Extract all data as written.

──────── DATASET RECORDS ────────

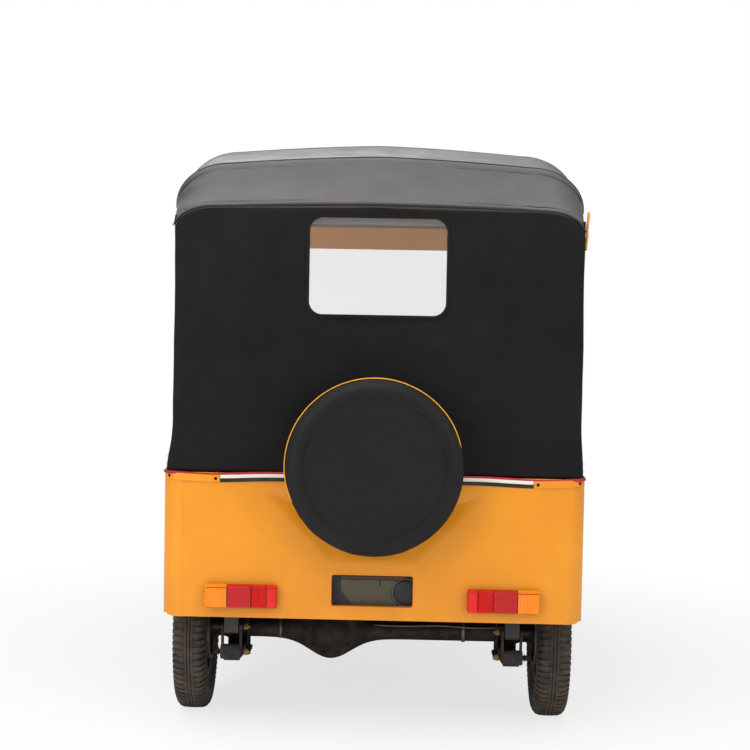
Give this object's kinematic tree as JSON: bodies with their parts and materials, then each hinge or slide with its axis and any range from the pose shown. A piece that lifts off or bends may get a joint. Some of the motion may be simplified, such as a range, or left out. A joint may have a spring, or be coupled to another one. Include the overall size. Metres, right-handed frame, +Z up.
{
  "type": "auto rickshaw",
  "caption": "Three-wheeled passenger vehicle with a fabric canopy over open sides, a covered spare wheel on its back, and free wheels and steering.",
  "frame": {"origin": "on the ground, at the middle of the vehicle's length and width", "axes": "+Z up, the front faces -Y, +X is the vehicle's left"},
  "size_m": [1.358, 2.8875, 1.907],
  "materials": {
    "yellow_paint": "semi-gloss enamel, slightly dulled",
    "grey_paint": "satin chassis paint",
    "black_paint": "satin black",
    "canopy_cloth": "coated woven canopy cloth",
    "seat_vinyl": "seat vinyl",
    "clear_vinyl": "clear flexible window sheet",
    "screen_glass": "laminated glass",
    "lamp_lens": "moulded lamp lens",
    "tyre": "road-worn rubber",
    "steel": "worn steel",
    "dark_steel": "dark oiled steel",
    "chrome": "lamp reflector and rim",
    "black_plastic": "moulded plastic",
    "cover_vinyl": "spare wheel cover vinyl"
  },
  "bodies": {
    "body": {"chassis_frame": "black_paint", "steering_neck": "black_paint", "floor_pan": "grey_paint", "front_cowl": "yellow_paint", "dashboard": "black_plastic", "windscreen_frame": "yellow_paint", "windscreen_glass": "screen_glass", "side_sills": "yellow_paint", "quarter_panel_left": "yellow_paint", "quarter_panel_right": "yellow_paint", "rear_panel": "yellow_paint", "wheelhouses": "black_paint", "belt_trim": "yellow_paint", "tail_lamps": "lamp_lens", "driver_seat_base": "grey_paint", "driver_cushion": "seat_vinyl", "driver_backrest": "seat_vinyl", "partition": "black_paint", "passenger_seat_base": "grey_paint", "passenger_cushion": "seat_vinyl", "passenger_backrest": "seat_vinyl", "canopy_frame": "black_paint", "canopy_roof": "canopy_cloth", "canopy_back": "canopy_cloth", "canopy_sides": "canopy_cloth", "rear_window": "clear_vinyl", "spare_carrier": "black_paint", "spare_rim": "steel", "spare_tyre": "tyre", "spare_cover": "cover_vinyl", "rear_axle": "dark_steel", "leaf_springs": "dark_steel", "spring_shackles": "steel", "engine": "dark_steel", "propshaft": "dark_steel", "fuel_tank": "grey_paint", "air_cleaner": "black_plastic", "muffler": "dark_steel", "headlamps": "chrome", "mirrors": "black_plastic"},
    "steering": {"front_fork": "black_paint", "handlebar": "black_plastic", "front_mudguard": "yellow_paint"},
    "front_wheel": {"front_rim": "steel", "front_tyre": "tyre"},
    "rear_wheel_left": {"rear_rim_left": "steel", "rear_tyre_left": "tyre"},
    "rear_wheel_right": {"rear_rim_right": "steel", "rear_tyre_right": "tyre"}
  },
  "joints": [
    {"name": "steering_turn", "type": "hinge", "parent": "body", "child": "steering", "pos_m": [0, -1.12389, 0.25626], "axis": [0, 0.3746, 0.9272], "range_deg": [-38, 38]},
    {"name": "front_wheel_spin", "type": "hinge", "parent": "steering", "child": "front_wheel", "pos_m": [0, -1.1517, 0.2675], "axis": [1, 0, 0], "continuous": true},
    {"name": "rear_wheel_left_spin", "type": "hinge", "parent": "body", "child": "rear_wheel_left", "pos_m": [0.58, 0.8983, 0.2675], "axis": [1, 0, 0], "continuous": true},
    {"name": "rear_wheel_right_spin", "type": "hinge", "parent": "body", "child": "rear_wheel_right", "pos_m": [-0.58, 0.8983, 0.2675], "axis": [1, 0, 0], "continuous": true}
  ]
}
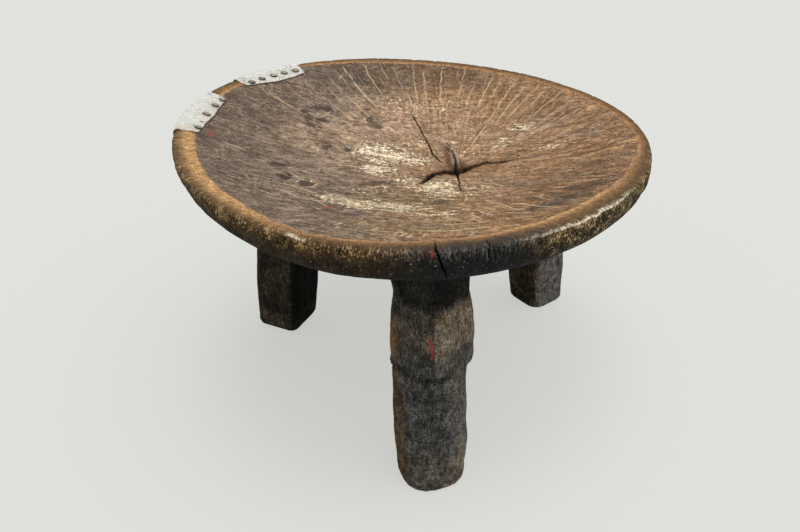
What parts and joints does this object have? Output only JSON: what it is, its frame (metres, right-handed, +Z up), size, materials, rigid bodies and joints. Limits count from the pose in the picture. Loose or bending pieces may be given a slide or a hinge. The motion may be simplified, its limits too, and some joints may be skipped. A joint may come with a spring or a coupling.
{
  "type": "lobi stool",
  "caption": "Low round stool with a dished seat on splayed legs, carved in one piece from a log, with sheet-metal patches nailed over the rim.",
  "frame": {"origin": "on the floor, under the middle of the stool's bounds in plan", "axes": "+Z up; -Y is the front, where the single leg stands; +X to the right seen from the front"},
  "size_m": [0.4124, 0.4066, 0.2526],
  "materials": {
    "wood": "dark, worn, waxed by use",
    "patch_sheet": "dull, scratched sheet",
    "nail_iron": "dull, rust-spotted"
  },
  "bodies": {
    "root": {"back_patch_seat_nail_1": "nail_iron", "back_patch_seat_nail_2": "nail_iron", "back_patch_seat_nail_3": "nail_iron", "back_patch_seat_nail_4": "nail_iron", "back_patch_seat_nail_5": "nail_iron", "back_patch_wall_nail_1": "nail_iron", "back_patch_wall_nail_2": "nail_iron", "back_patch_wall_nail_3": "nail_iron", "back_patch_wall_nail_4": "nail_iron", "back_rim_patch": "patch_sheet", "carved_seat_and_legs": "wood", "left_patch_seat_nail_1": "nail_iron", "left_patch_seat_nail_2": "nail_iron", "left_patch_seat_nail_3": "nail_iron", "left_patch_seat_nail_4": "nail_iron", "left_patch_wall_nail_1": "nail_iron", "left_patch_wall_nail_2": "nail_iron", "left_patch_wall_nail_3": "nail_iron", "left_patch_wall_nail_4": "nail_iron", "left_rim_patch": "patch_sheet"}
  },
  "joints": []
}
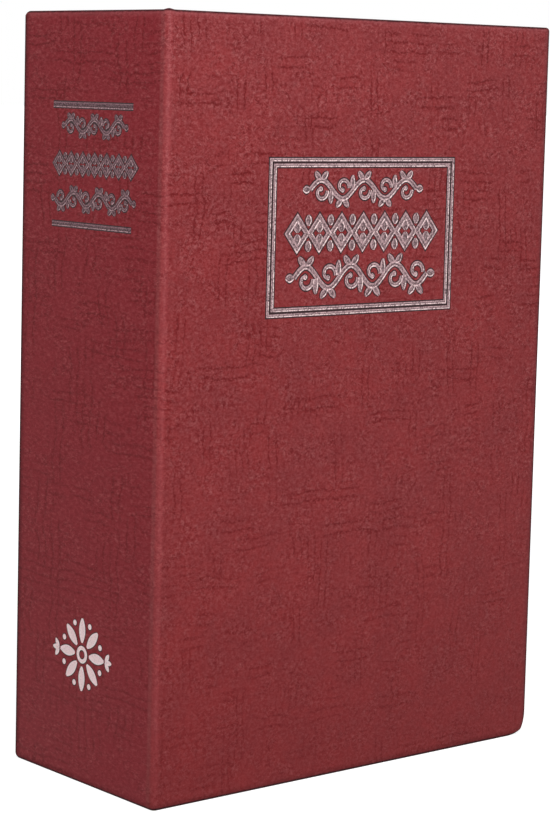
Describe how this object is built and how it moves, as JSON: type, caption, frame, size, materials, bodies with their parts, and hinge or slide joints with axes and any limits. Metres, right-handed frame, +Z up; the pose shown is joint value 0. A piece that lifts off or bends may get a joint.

────────

EXERCISE ANSWER -
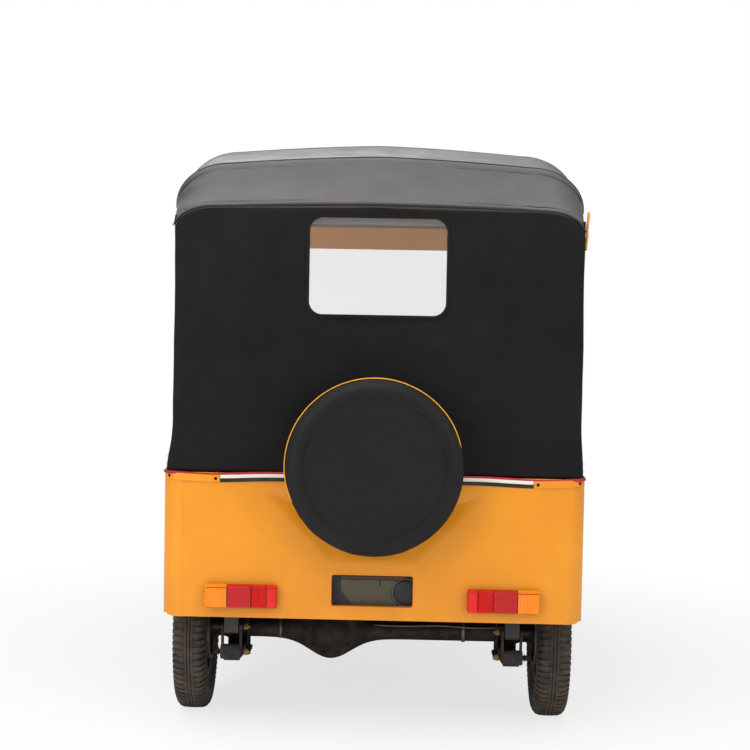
Give this object's kinematic tree as JSON: bodies with their parts and materials, then each hinge or slide with its axis and any range from the pose shown. A piece that lifts off or bends may get a joint. Some of the motion may be simplified, such as a range, or left out. A joint may have a spring, or be coupled to another one. Include the overall size. Metres, right-handed frame, +Z up.
{
  "type": "auto rickshaw",
  "caption": "Three-wheeled passenger vehicle with a fabric canopy over open sides, a covered spare wheel on its back, and free wheels and steering.",
  "frame": {"origin": "on the ground, at the middle of the vehicle's length and width", "axes": "+Z up, the front faces -Y, +X is the vehicle's left"},
  "size_m": [1.358, 2.8875, 1.907],
  "materials": {
    "yellow_paint": "semi-gloss enamel, slightly dulled",
    "grey_paint": "satin chassis paint",
    "black_paint": "satin black",
    "canopy_cloth": "coated woven canopy cloth",
    "seat_vinyl": "seat vinyl",
    "clear_vinyl": "clear flexible window sheet",
    "screen_glass": "laminated glass",
    "lamp_lens": "moulded lamp lens",
    "tyre": "road-worn rubber",
    "steel": "worn steel",
    "dark_steel": "dark oiled steel",
    "chrome": "lamp reflector and rim",
    "black_plastic": "moulded plastic",
    "cover_vinyl": "spare wheel cover vinyl"
  },
  "bodies": {
    "body": {"chassis_frame": "black_paint", "steering_neck": "black_paint", "floor_pan": "grey_paint", "front_cowl": "yellow_paint", "dashboard": "black_plastic", "windscreen_frame": "yellow_paint", "windscreen_glass": "screen_glass", "side_sills": "yellow_paint", "quarter_panel_left": "yellow_paint", "quarter_panel_right": "yellow_paint", "rear_panel": "yellow_paint", "wheelhouses": "black_paint", "belt_trim": "yellow_paint", "tail_lamps": "lamp_lens", "driver_seat_base": "grey_paint", "driver_cushion": "seat_vinyl", "driver_backrest": "seat_vinyl", "partition": "black_paint", "passenger_seat_base": "grey_paint", "passenger_cushion": "seat_vinyl", "passenger_backrest": "seat_vinyl", "canopy_frame": "black_paint", "canopy_roof": "canopy_cloth", "canopy_back": "canopy_cloth", "canopy_sides": "canopy_cloth", "rear_window": "clear_vinyl", "spare_carrier": "black_paint", "spare_rim": "steel", "spare_tyre": "tyre", "spare_cover": "cover_vinyl", "rear_axle": "dark_steel", "leaf_springs": "dark_steel", "spring_shackles": "steel", "engine": "dark_steel", "propshaft": "dark_steel", "fuel_tank": "grey_paint", "air_cleaner": "black_plastic", "muffler": "dark_steel", "headlamps": "chrome", "mirrors": "black_plastic"},
    "steering": {"front_fork": "black_paint", "handlebar": "black_plastic", "front_mudguard": "yellow_paint"},
    "front_wheel": {"front_rim": "steel", "front_tyre": "tyre"},
    "rear_wheel_left": {"rear_rim_left": "steel", "rear_tyre_left": "tyre"},
    "rear_wheel_right": {"rear_rim_right": "steel", "rear_tyre_right": "tyre"}
  },
  "joints": [
    {"name": "steering_turn", "type": "hinge", "parent": "body", "child": "steering", "pos_m": [0, -1.12389, 0.25626], "axis": [0, 0.3746, 0.9272], "range_deg": [-38, 38]},
    {"name": "front_wheel_spin", "type": "hinge", "parent": "steering", "child": "front_wheel", "pos_m": [0, -1.1517, 0.2675], "axis": [1, 0, 0], "continuous": true},
    {"name": "rear_wheel_left_spin", "type": "hinge", "parent": "body", "child": "rear_wheel_left", "pos_m": [0.58, 0.8983, 0.2675], "axis": [1, 0, 0], "continuous": true},
    {"name": "rear_wheel_right_spin", "type": "hinge", "parent": "body", "child": "rear_wheel_right", "pos_m": [-0.58, 0.8983, 0.2675], "axis": [1, 0, 0], "continuous": true}
  ]
}
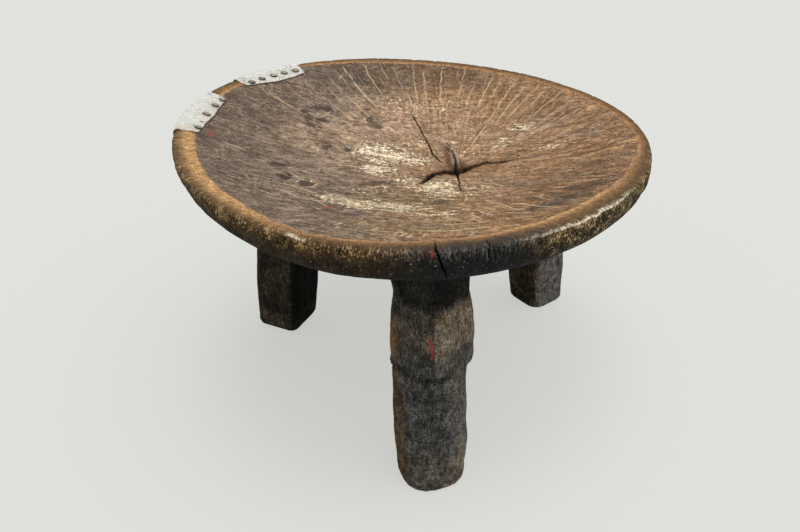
What parts and joints does this object have? Output only JSON: what it is, its frame (metres, right-handed, +Z up), size, materials, rigid bodies and joints. Limits count from the pose in the picture. Loose or bending pieces may be given a slide or a hinge. The motion may be simplified, its limits too, and some joints may be skipped. A joint may come with a spring or a coupling.
{
  "type": "lobi stool",
  "caption": "Low round stool with a dished seat on splayed legs, carved in one piece from a log, with sheet-metal patches nailed over the rim.",
  "frame": {"origin": "on the floor, under the middle of the stool's bounds in plan", "axes": "+Z up; -Y is the front, where the single leg stands; +X to the right seen from the front"},
  "size_m": [0.4124, 0.4066, 0.2526],
  "materials": {
    "wood": "dark, worn, waxed by use",
    "patch_sheet": "dull, scratched sheet",
    "nail_iron": "dull, rust-spotted"
  },
  "bodies": {
    "root": {"back_patch_seat_nail_1": "nail_iron", "back_patch_seat_nail_2": "nail_iron", "back_patch_seat_nail_3": "nail_iron", "back_patch_seat_nail_4": "nail_iron", "back_patch_seat_nail_5": "nail_iron", "back_patch_wall_nail_1": "nail_iron", "back_patch_wall_nail_2": "nail_iron", "back_patch_wall_nail_3": "nail_iron", "back_patch_wall_nail_4": "nail_iron", "back_rim_patch": "patch_sheet", "carved_seat_and_legs": "wood", "left_patch_seat_nail_1": "nail_iron", "left_patch_seat_nail_2": "nail_iron", "left_patch_seat_nail_3": "nail_iron", "left_patch_seat_nail_4": "nail_iron", "left_patch_wall_nail_1": "nail_iron", "left_patch_wall_nail_2": "nail_iron", "left_patch_wall_nail_3": "nail_iron", "left_patch_wall_nail_4": "nail_iron", "left_rim_patch": "patch_sheet"}
  },
  "joints": []
}
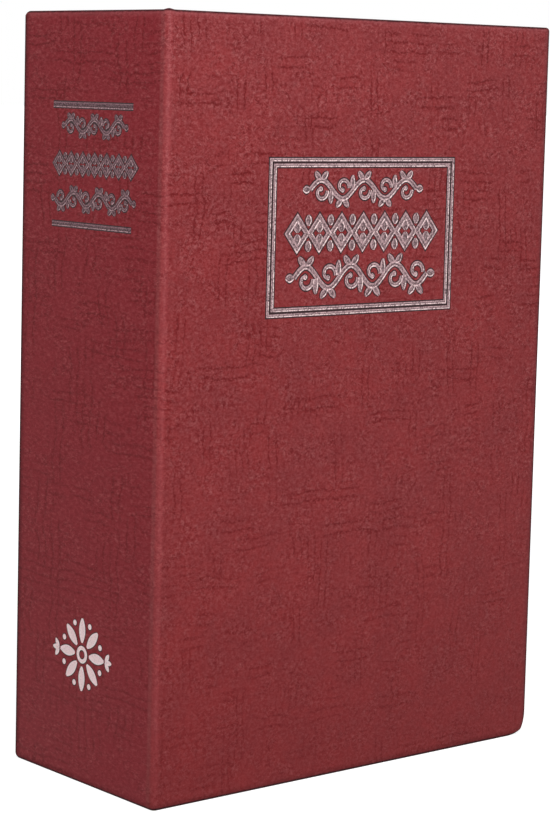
Describe how this object is built and how it moves, as JSON: type, caption, frame, size, materials, bodies with their parts, and hinge or slide joints with axes and any limits. Metres, right-handed frame, +Z up; the pose shown is joint value 0. A piece that lifts off or bends may get a joint.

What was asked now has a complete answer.